Over the years Three Mile Butte has undergone name changes depending on which cultural community was living nearby.

ASSINIBOIA - A mile east of my home in the Wood Mountain Uplands stands a prominent land feature called Three Mile Butte. “Butte” pronounced “beaut,” is defined in the Collins Canadian dictionary as “a steep often flat-topped hill in Western Canada.”

Over the years our butte has undergone name changes depending on which cultural community was living nearby. The first people who built permanent homes here were more than 200 families of Metis who moved from Manitoba in the early 1870’s.

The book “Wood Mountain Uplands” by the Wood Mountain Historical Society (2000) states on page 23 “One settlement of Metis was located on the west side of the creek within the present site of the Wood Mountain Regional Park. Another was at Legare’s Coulee, three or four miles to the east.”

They named their new home “La Montagne de Bois”, French for Wood Mountain. Three Mile Butte may have been the inspiration for this name since a small forest of black birch trees covers its north face. Later names for the butte were Indian Cliff, Peppermint’s Hill and finally, Three Mile Butte.

Legare’s Coulee is the site of a trading post operated by Quebec-born adventurer Jean Louis Legare, established in 1871 and located 1 mile south of the butte. Our local history book, ”They Came to Wood Mountain” on page 8 informs us that “Legare established his store in a coulee three miles east of the Police Post.” (A coulee is defined as “a ravine cut by water in Western North America.”)

This Police Post was set up by the North West Mounted Police with the arrival of Sitting Bull and more than 4,000 Lakota Sioux following the Battle of Little Big Horn in Montana on June 25,1876. After four-and-a-half years Sitting Bull and most, but not all of his people returned to the U.S .

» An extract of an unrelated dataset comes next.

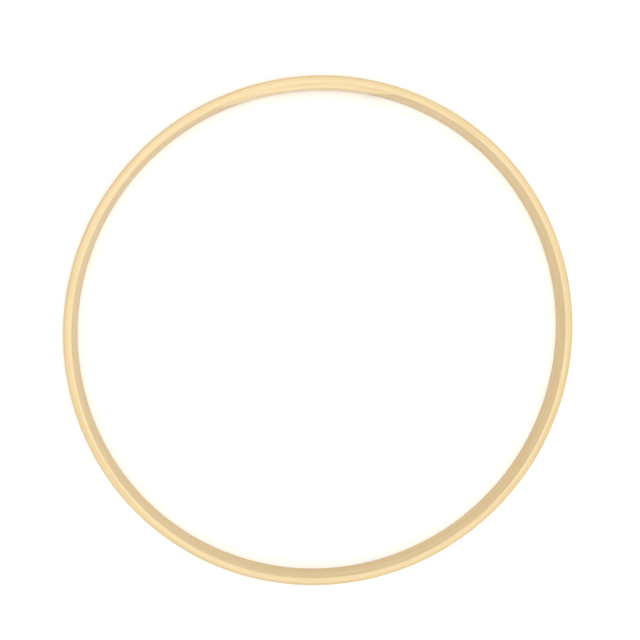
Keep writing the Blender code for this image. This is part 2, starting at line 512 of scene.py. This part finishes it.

In his 2007 book “Frontier Farewell” Garrett Wilson discloses the site of Sitting Bull’s camp--- “the newly arrived Lakota moved in beside the camp of Minnesota Sioux under White Eagle living six-and-a-half km (four miles) east of the Boundary Survey buildings that became the NWMP Wood Mountain Post”(page 312).

Inspector James Walsh was in command and moved his headquarters here from Fort Walsh, 120 miles to the west. Many trips by horseback were made between the two posts and in a letter to his daughter Cora back in Ontario Walsh mentions a familiar landmark.

“Frontier Farewell”, page 342: “There was no such thing as feeling comfortably warm on one of those trips from the time Cypress Mountain was departed from until Wood Mountain was reached and you can imagine what joy it brought to every heart after five or six days through snow without water or fire when “Indian Cliff” in Wood Mountain on the butte, or “The Three Pines” in Cypress Mountain would be sighted, either of them affording a haven of rest”.

Three Mile Butte can be spotted with the naked eye from 15 miles to the west. It’s interesting that after he retired, Walsh bought a home in Brockville, Ontario and named it “Indian Cliff”. The Lakota Sioux who camped all around Three Mile Butte gave it the name “Peppermint’s Hill”.

Ron Papandrea wrote about those who remained forever in Canada in his 2007 book “They Never Surrendered.” On the very last page he quotes the words of John Okute LeCaine who he calls the “Wood Mountain Lakota Sioux leader and historian for his people” --- ”Look to the hills, southeast of the town of Wood Mountain and your eyes cannot evade one particular hill ... white pioneers have named this hill “The Three Mile Butte” but to Sitting Bull and his followers who made Wood Mountain their refuge, it was known by the name of “Peppermint’s Hill”. Many years ago upon this hill a warrior stood. His name was Peppermint ... in a loud voice he was pleading and praying for peace for his war weary people. Three days and nights without food or water he stands exposed to all the elements, pleading for a moment’s revelation.

Peppermint has vanished ... only remnants...ghosts of his kind you have seen ... Peppermint’s Hill alone stands today bearing these secrets ... and there it will stand...mystifying those who will follow us.” When the homesteaders arrived here they built a town they called “Wood Mountain” next to the Police Post. The tall hill they saw three miles to the east they named “Three Mile Butte,” the name used today.

In 1927 the town was moved four miles to the north to be beside the railway tracks. Like a lot of rural communities, it is slowly disappearing. The school has closed, as has the store and hotel and gas station, even the railway track has been pulled up. But Three Mile Butte continues to stand there, and in the words of John Okute  LeCaine “there it will stand...mystifying those who will follow us.”